Revolutionary Love, by Ani DiFranco. Clocking in at 56:33 on (what else) Righteous Babe Records. By my count, this is DiFranco's 30th release since the 1990s Ani DiFranco, and as one might expect her sound has changed substantially over those 30 records and 3 decades. And Revolutionary Love bears little resemblance to those early, sparse albums of 6 strings and her vocal chords.

Revolutionary Love is a solid album, showing an artist at the top of her game, writing songs and composing arrangements that deomstrate a lifetime of experience, and that isn't afraid to use the hard-earned wisdom DiFranco has picked up over the years. The title track is a 7 minute soul-infused jam that let's go of much of her early poetics and focuses on the groove.
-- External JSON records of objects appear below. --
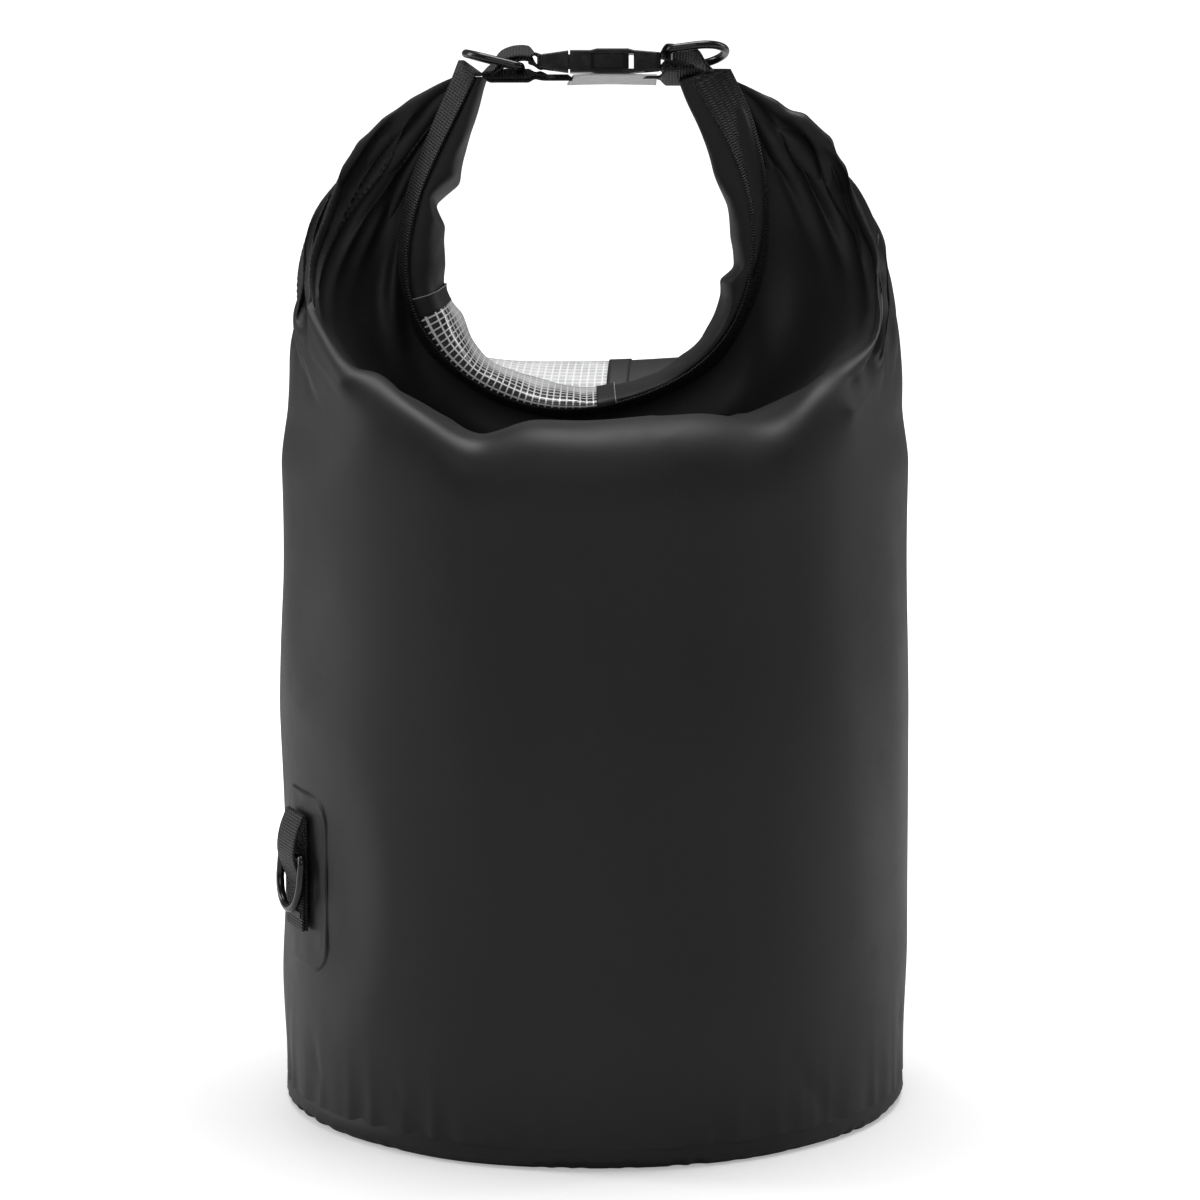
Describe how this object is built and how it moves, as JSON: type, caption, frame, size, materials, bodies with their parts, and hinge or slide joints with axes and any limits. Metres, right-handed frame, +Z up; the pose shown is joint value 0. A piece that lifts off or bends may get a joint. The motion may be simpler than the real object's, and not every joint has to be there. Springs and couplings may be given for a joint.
{
  "type": "rope storage bag",
  "caption": "Round roll-top tarpaulin bag for storing and hauling rope, its rolled mouth buckled end to end into a carrying loop.",
  "frame": {"origin": "middle of the underside of the round base", "axes": "+Z up, from the base to the buckle; -Y is the front, the side the rolled mouth's rim webbing faces; +X to the right as seen from the front"},
  "size_m": [0.3096, 0.3066, 0.527],
  "materials": {
    "tarpaulin": "black PVC-coated cloth, matte, slight sheen",
    "clear_film": "clear PVC film over a square white mesh",
    "webbing": "black woven webbing, ribbed across",
    "stiffener": "black polyethylene strip",
    "pale_plastic": "light grey flexible sheet, plain",
    "buckle_plastic": "black acetal, satin to gloss",
    "ring_plastic": "black acetal, gloss",
    "thread": "black bonded thread"
  },
  "bodies": {
    "bag": {"wall_panel": "tarpaulin", "window_panel": "clear_film", "window_weld_left": "tarpaulin", "window_weld_right": "tarpaulin", "base_pan": "tarpaulin", "top_roll": "tarpaulin", "rim_webbing": "webbing", "mouth_stiffener": "stiffener", "strap_left": "webbing", "strap_right": "webbing", "guard_tab": "pale_plastic", "buckle_female": "buckle_plastic", "side_patch": "tarpaulin", "side_tab": "webbing", "side_tab_bartack": "thread"},
    "male_half": {"buckle_male": "buckle_plastic"},
    "arm_front": {"buckle_arm_front": "buckle_plastic"},
    "arm_rear": {"buckle_arm_rear": "buckle_plastic"},
    "left_ring": {"ring_left": "ring_plastic"},
    "right_ring": {"ring_right": "ring_plastic"},
    "side_ring": {"ring_side": "ring_plastic"}
  },
  "joints": [
    {"name": "buckle_release", "type": "slide", "parent": "bag", "child": "male_half", "axis": [-1, 0, 0], "range_m": [0, 0.024], "deforming": ["strap_left", "buckle_arm_front", "buckle_arm_rear"]},
    {"name": "front_arm_press", "type": "hinge", "parent": "male_half", "child": "arm_front", "pos_m": [-0.01615, -0.01671, 0.51706], "axis": [0, 0.1219, 0.9925], "range_deg": [0, 11], "stiffness_Nm_per_rad": 2.3},
    {"name": "rear_arm_press", "type": "hinge", "parent": "male_half", "child": "arm_rear", "pos_m": [-0.01615, 0.0087, 0.51394], "axis": [0, -0.1219, -0.9925], "range_deg": [0, 11], "stiffness_Nm_per_rad": 2.3},
    {"name": "left_ring_swing", "type": "hinge", "parent": "male_half", "child": "left_ring", "pos_m": [-0.036, -0.00432, 0.51292], "axis": [0, 0.9925, -0.1219], "range_deg": [0, 105]},
    {"name": "right_ring_swing", "type": "hinge", "parent": "bag", "child": "right_ring", "pos_m": [0.0362, -0.00335, 0.51696], "axis": [0, -0.9135, 0.4067], "range_deg": [0, 105]},
    {"name": "side_ring_swing", "type": "hinge", "parent": "bag", "child": "side_ring", "pos_m": [-0.1479, -0.05796, 0.134], "axis": [-0.3649, 0.9311, 0], "range_deg": [0, 165]}
  ]
}
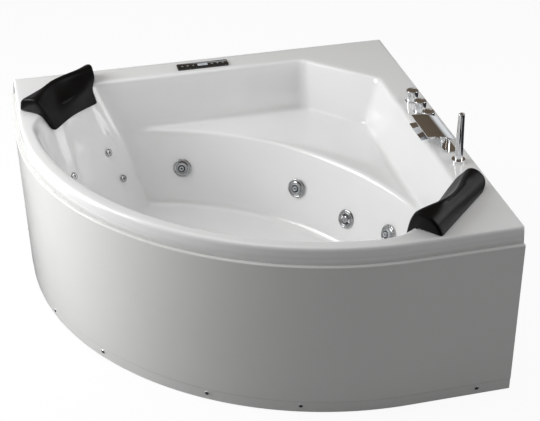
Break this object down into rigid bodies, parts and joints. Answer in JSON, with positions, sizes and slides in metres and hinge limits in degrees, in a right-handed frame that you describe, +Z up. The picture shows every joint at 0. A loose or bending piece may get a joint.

The lyrics could come off as uninspired at first, but DiFranco has the confidence of a writer that knows she can outwrite most of her contemporaries and chooses instead to focus on the groove and let it do the talking.

Throughout the album, songs will borrow from soul, jazz, and (at times) bossa nova in a way that doesn't feel forced, and isn't overly worried about how pure or not that sound works. As an example, the amount of flute on the album, and when it comes in and goes out, sounds like early Van Morrison and Curtis Mayfield.

The album isn't all without politics. Tracks like Do or Die make no bones about her worldview and stance clear.

Do you wake up in a cold sweat?
Well, that's sane
Least you got a little brain left
You've got a little brain
'Cause there's foxes in the hen house
And bad news every day
And right there on Pennsylvania Avenue
The sheetless KKK
And there's models wielding microphones
Chasing maniacs around
And everything's on fire
And there's twisters touching down


A lot of this album could be considered adult contemporary. It's got the smoothness that comes with the aging process of many artists - a good thing; the 40-somethings attempting to capture their youthful rage is never a winning formula - but DiFranco's compositions feel less like a fading star and sound more like a woman that's become comfortable both in her skin, and with the ways of the world.

While the mid-2000s saw experimentation that felt like a new direction for the sake of it, Revolutionary Love feels like the album you put together when your principles and your curiosity comes together, and this is absolutely one to check out. Though 30 years on, it might be what you put on in the background of a dinner party, rather than your art project.